On our most recent visit we shared a large platter of freshly grilled piping hot sardines. These are to be eaten whole, head and all, popped into your mouth like candy with a squirt of fresh lemon across the plate. My friend’s two year old daughter was gobbling these down like she was in heaven. Along with the sardines was another platter of breaded pescada branca, a light and mild white fish…warm and a perfect complement to the sardines. On the side was a large steaming bowl of rice with grelo which was more like a soup in consistency. Grelo, a local Portuguese green, is something like a cross between spinach and kale. Tasty with the rice and the broth. The bread basket was filled with various warm Portuguese breads including white, wheat and dark. 

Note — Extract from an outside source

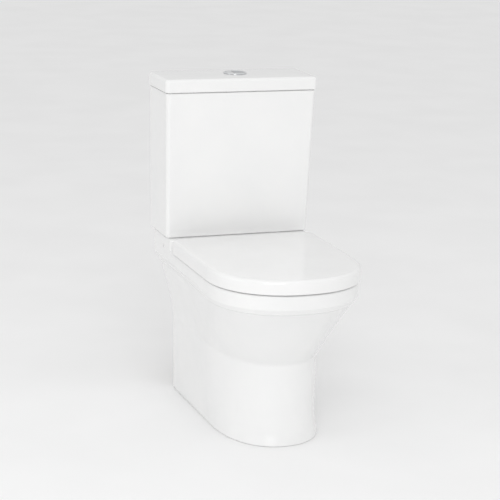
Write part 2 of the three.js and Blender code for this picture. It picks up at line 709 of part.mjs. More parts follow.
function makeSeatLid() {
  const outer = skin([
    seatRing(SKIRT_LOW, 1.2), seatRing(SKIRT_LOW + 1.5, 0), seatRing(SEAT_TOP - 9, 0),
    seatRing(SEAT_TOP - 5, 0.9), seatRing(SEAT_TOP - 2, 3.4), seatRing(SEAT_TOP, 8),
  ]);
  const cavity = (z, inset) => dRing({
    z, half: SEAT_HALF - inset, front: SEAT_FRONT - inset, straight: SEAT_STRAIGHT, power: SEAT_POWER,
    back: SEAT_BACK + 12, corner: 3, nose: 24,
  });
  const hollow = skin([cavity(SKIRT_LOW - 1, 5), cavity(SEAT_TOP - 9, 5), cavity(SEAT_TOP - 6, 8)]);
  const shell = cut(outer, hollow);
  // Behind the hinge the skirt's lower corner is rounded, so it clears the deck as the lid swings.
  const corner = cut(
    box([-SEAT_HALF - 5, SEAT_HALF + 5], [HINGE_Y, SEAT_BACK + 5], [SKIRT_LOW - 2, HINGE_Z]),
    rodX(18, -SEAT_HALF - 8, SEAT_HALF + 8, HINGE_Y, HINGE_Z, 32),
  );
  const knuckles = [-1, 1].flatMap((side) => {
    const span = sided(side, LID_KNUCKLE);
    return [
      rodX(KNUCKLE_R, span[0], span[1], HINGE_Y, HINGE_Z, 20),
      box(span, [HINGE_Y - 8, HINGE_Y + 8], [HINGE_Z, SEAT_TOP - 5]),
    ];
  });
  const bores = rodX(PIN_HOLE_R, -120, 120, HINGE_Y, HINGE_Z, 20);
  return cut(join(cut(shell, corner), ...knuckles), bores);
}

const RING_LOW = 390.2;
const RING_TOP = 407;
const RING_BACK = -207;

function makeSeatRing() {
  const outline = (z, inset) => dRing({
    z, half: RING_HALF - inset, front: RING_FRONT - inset, straight: SEAT_STRAIGHT, power: SEAT_POWER,
    back: RING_BACK - inset, corner: 8, nose: 24,
  });
  const body = skin([
    outline(RING_LOW, 1.5), outline(RING_LOW + 1.5, 0), outline(RING_TOP - 6, 0),
    outline(RING_TOP - 2, 2), outline(RING_TOP, 7),
  ]);
  const hole = skin([
    [RING_LOW - 1, 0], [RING_TOP - 9, 0], [RING_TOP - 4, 2], [RING_TOP + 1, 10],
  ].map(([z, flare]) => ovalRing(
    z, SEAT_HOLE.y, SEAT_HOLE.half + flare, SEAT_HOLE.reach + flare, SEAT_HOLE.power,
  )));
  const ears = [-1, 1].flatMap((side) => {
    const span = sided(side, RING_EAR);
    return [
      rodX(KNUCKLE_R, span[0], span[1], HINGE_Y, HINGE_Z, 20),
      box(span, [RING_BACK - 12, HINGE_Y], [HINGE_Z - KNUCKLE_R, HINGE_Z + 1]),
    ];
  });
  const bores = rodX(PIN_HOLE_R, -120, 120, HINGE_Y, HINGE_Z, 20);
  return cut(join(cut(body, hole), ...ears), bores);
}

function makeHingePost(side) {
  const x = side * HINGE_X;
  const span = [x - POST_HALF, x + POST_HALF];
  const body = join(
    turned([
      [0, RIM_TOP + GAP], [19, RIM_TOP + GAP], [19, RIM_TOP + 2.4], [17, RIM_TOP + 3.4], [0, RIM_TOP + 3.4],
    ], x, HINGE_Y, 20).intersect(box([x - 30, x + 30], [HINGE_Y - 12.5, HINGE_Y + 12.5], [380, 400])),
    box(span, [HINGE_Y - KNUCKLE_R, HINGE_Y + KNUCKLE_R], [RIM_TOP + 3, HINGE_Z]),
    rodX(KNUCKLE_R, span[0], span[1], HINGE_Y, HINGE_Z, 20),
  );
  return cut(body, rodX(PIN_HOLE_R - 0.1, span[0] - 5, span[1] + 5, HINGE_Y, HINGE_Z, 20),
    rod(4.4, x, HINGE_Y, RIM_TOP - 1, RIM_TOP + 11, 16));
}

// ---------------------------------------------------------------- assembly

const inner = new THREE.Group();
inner.position.set(0, DEPTH / 2, 0);
const toilet = new THREE.Group();
toilet.add(inner);

function add(name, manifold, finish) {
  const mesh = new THREE.Mesh(toGeometry(manifold), finish);
  mesh.name = name;
  inner.add(mesh);
}

add('pan', makePan(), china);
add('cistern_tank', makeTank(), china);
add('cistern_lid', makeCisternLid(), china);

add('button_bezel', makeBezel(), chrome);
add('half_flush_button', makeButton(-1), chrome);
add('full_flush_button', makeButton(1), satin);
add('button_nut', makeButtonNut(), whitePlastic);
add('half_flush_rod', makeRod(HALF_ROD_X), whitePlastic);
add('full_flush_rod', makeRod(FULL_ROD_X), bluePlastic);

add('flush_valve_basket', makeBasket(), whitePlastic);
add('lift_tube', makeLiftTube(), bluePlastic);
add('valve_seal', ring(20, 31, 0, VALVE_Y, SEAT_RING_Z + GAP, SEAT_RING_Z + 4.3, 20), rubber);
add('half_flush_lever', makeHalfLever(), greyPlastic);
add('full_flush_lever', makeFullLever(), greyPlastic);
for (const [hand, side] of HANDS) {
  const ends = side < 0 ? [-36, -18] : [18, 36];
  add(`lever_pin_${hand}`, rodX(PIN_R - 1 - 0.15, ends[0], ends[1], PIVOT_Y, LEVER_Z), steel);
}
add('valve_gasket', ring(27.8, 37, 0, VALVE_Y, VALVE_FLOOR, VALVE_FLOOR + 3.2, 20), rubber);
add('valve_backnut', nut(37, 27.9, 0, VALVE_Y, 405, TANK_BOTTOM - GAP), greyPlastic);
add('coupling_doughnut', turned([
  [29.5, 398.3], [45.5, 398.3], [45.5, 413], [38, 413], [38, 404.4], [29.5, 404.4], [29.5, 398.3],
], 0, VALVE_Y, 20), foam);

add('fill_valve_body', makeFillBody(), whitePlastic);
add('fill_valve_float', makeFloat(), bluePlastic);
add('float_link', makeFloatLink(), greyPlastic);
add('float_arm', makeFloatArm(), greyPlastic);
add('inlet_gasket', ring(10.4, 18, FILL_X, FILL_Y, VALVE_FLOOR, VALVE_FLOOR + 2.2, 20), rubber);
add('inlet_backnut', nut(17, 10.4, FILL_X, FILL_Y, 403, TANK_BOTTOM - GAP), whitePlastic);

for (const [hand, side] of HANDS) {
  const x = side * BOLT_X;
  const y = VALVE_Y;
  add(`coupling_bolt_${hand}`, bolt(3.4, 8, x, y, PLATFORM_LOW - 26, VALVE_FLOOR + 5.5, 5), steel);
  add(`tank_washer_${hand}`, ring(3.8, 12, x, y, VALVE_FLOOR, VALVE_FLOOR + 5.2, 20), rubber);
  add(`pan_washer_${hand}`, ring(3.8, 13, x, y, PLATFORM_LOW - 3.3, PLATFORM_LOW - GAP, 20), rubber);
  add(`coupling_wing_nut_${hand}`, wingNut(x, y, PLATFORM_LOW - 13.6, 3.8), steel);
}

add('seat_lid', makeSeatLid(), duroplast);
add('seat_ring', makeSeatRing(), duroplast);
for (const [hand, side] of HANDS) {
  const x = side * HINGE_X;
  const pinEnds = sided(side, PIN_SPAN);
  add(`hinge_post_${hand}`, makeHingePost(side), chrome);
  add(`hinge_pin_${hand}`, rodX(PIN_R, pinEnds[0], pinEnds[1], HINGE_Y, HINGE_Z, 16), steel);
  add(`seat_bolt_${hand}`, rod(4, x, HINGE_Y, 332, RIM_TOP + 10, 16), steel);
  add(`seat_washer_${hand}`, ring(4.4, 14, x, HINGE_Y, 369, 372 - GAP, 20), rubber);
  add(`seat_wing_nut_${hand}`, wingNut(x, HINGE_Y, 358.5, 4.4), whitePlastic);
}

// A round pad with its lower edge broken.
function pad(x, y, r, z0, z1) {
  return turned([[0, z0], [r - 0.8, z0], [r, z0 + 0.8], [r, z1], [0, z1]], x, y, 10);
}
for (const [hand, side] of HANDS) {
  add(`ring_buffer_back_${hand}`, pad(side * 143, -300, 8, RIM_TOP + GAP, RING_LOW - GAP), whitePlastic);
  add(`ring_buffer_front_${hand}`, pad(side * 92, -555, 8, RIM_TOP + GAP, RING_LOW - GAP), whitePlastic);
  add(`lid_buffer_${hand}`, pad(side * 60, -568, 6, RING_TOP + GAP, SEAT_TOP - 6 - GAP), whitePlastic);
}

export default toilet;
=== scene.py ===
"""A close coupled toilet with a soft curved seat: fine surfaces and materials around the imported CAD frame."""

import json
import math

import bmesh
import bpy
import numpy as np
from mathutils import Matrix, Vector


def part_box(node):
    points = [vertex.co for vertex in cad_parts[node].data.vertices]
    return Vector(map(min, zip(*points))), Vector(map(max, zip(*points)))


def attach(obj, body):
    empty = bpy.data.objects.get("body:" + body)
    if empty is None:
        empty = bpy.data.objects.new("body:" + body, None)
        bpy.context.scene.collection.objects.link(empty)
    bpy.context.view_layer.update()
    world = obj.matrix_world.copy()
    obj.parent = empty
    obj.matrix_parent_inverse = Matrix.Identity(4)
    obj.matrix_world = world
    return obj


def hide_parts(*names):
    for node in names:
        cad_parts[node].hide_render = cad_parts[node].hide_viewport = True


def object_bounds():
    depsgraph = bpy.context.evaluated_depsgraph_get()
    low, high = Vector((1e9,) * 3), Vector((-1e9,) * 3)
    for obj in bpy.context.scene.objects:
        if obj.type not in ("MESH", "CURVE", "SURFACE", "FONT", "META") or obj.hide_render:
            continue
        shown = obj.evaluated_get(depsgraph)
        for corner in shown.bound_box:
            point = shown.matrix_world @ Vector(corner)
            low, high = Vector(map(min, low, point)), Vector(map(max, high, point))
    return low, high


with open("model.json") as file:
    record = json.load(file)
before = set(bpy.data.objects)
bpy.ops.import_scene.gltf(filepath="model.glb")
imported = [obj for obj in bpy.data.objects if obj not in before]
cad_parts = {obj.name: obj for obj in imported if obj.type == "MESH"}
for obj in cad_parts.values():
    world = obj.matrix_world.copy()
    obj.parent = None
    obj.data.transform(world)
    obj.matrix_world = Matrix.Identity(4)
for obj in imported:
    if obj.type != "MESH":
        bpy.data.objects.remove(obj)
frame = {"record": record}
cad_low, cad_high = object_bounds()

# Shapes are drawn in millimetres from the wall (y = 0, front negative) and the floor (z = 0).
MM = 0.001
WALL = cad_high.y
RIM_TOP = 386.0
TANK_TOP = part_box("cistern_tank")[1].z / MM
LID_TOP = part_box("cistern_lid")[1].z / MM
HINGE_Y = -193.0
HINGE_Z = 406.0
VALVE_Y = -80.0
BUTTON = (8.0, -64.0)
FILL = (132.0, -72.0)
HANDS = (("left", -1), ("right", 1))
COUPLING_X, HINGE_X, FIXING_X = 80.0, 77.5, 88.0
SHARP_ANGLE = math.radians(32)

BODY_OF = {node: body for body, nodes in frame["record"]["behaviour"]["bodies"].items() for node in nodes}

# ---------------------------------------------------------------- camera


def make_camera():
    azimuth, elevation, roll = (math.radians(angle) for angle in (-20.9, 14.3, 1.88))
    distance, aside, below = 4.278, 0.0793, 0.0442
    back = Vector((
        math.sin(azimuth) * math.cos(elevation),
        -math.cos(azimuth) * math.cos(elevation),
        math.sin(elevation),
    ))
    level = back.cross(Vector((0, 0, -1))).normalized()
    upright = back.cross(level)
    right = math.cos(roll) * level + math.sin(roll) * upright
    up = math.cos(roll) * upright - math.sin(roll) * level
    aim = Vector((0, WALL, RIM_TOP * MM))
    data = bpy.data.cameras.new("camera")
    data.lens = 122.4
    data.sensor_width = 36
    camera = bpy.data.objects.new("camera", data)
    camera.matrix_world = Matrix.Translation(aim + back * distance + right * aside - up * below) @ Matrix(
        (right, up, back)
    ).transposed().to_4x4()
    bpy.context.scene.collection.objects.link(camera)
    bpy.context.scene.camera = camera


make_camera()

# ---------------------------------------------------------------- meshes


def new_object(name, mesh):
    made = bpy.data.objects.new(name, mesh)
    bpy.context.scene.collection.objects.link(made)
    return made


def solid(rings, zone=0):
    """A closed mesh skinned over equal rings of points, and capped at both ends."""
    rings = np.asarray(rings, float)
    levels, count = rings.shape[:2]
    faces = []
    for level in range(levels - 1):
        low, high = level * count, (level + 1) * count
        for i in range(count):
            after = (i + 1) % count
            faces.append((low + i, low + after, high + after, high + i))
    faces.append(tuple(reversed(range(count))))
    faces.append(tuple(range((levels - 1) * count, levels * count)))
    return mesh_object(rings.reshape(-1, 3), faces, zone)


def mesh_object(points, faces, zone=0):
    points = np.asarray(points, float) * MM + (0, WALL, 0)
    mesh = bpy.data.meshes.new("solid")
    mesh.from_pydata(points.tolist(), [], faces)
    tidy = bmesh.new()
    tidy.from_mesh(mesh)
    bmesh.ops.recalc_face_normals(tidy, faces=tidy.faces)
    tidy.to_mesh(mesh)
    tidy.free()
    mesh.materials.append(None)
    mesh.materials.append(None)
    mesh.polygons.foreach_set("material_index", [zone] * len(mesh.polygons))
    return new_object("solid", mesh)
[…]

Loving Davis’s recommendations off the common tourist trail of Porto

We ordered a carafe of house white and one of house red and both were perfect with the meal, light and dry. Café (espresso) and bottled water trailed behind. Just when we thought the experience could not be any better….Pedro came by and described the dessert options! Everything is made in the back and we ordered one leite crème, otherwise known as the Portuguese version of crème brulee and a chocolate mousse. Both of these are difficult to describe to the level of the actual experience. The leite crème looks like a creme brulee, but is softer in consistency and a bit more sweet with less vanilla taste. Perfectly torched before it was brought to the table. The cornerstone of the meal for me was the chocolate mousse. It was creamy in texture vs. sponge like and made of dark chocolate with a surprise nibble of random chocolate chunks inside. 

Being raised in a place where most food is manufactured and full of chemicals, it’s still amazing to me to actually taste the ingredients in the food you are eating. Pedro’s, Taberna Dom Castro is a perfect example of classic traditional local Portuguese food at its best.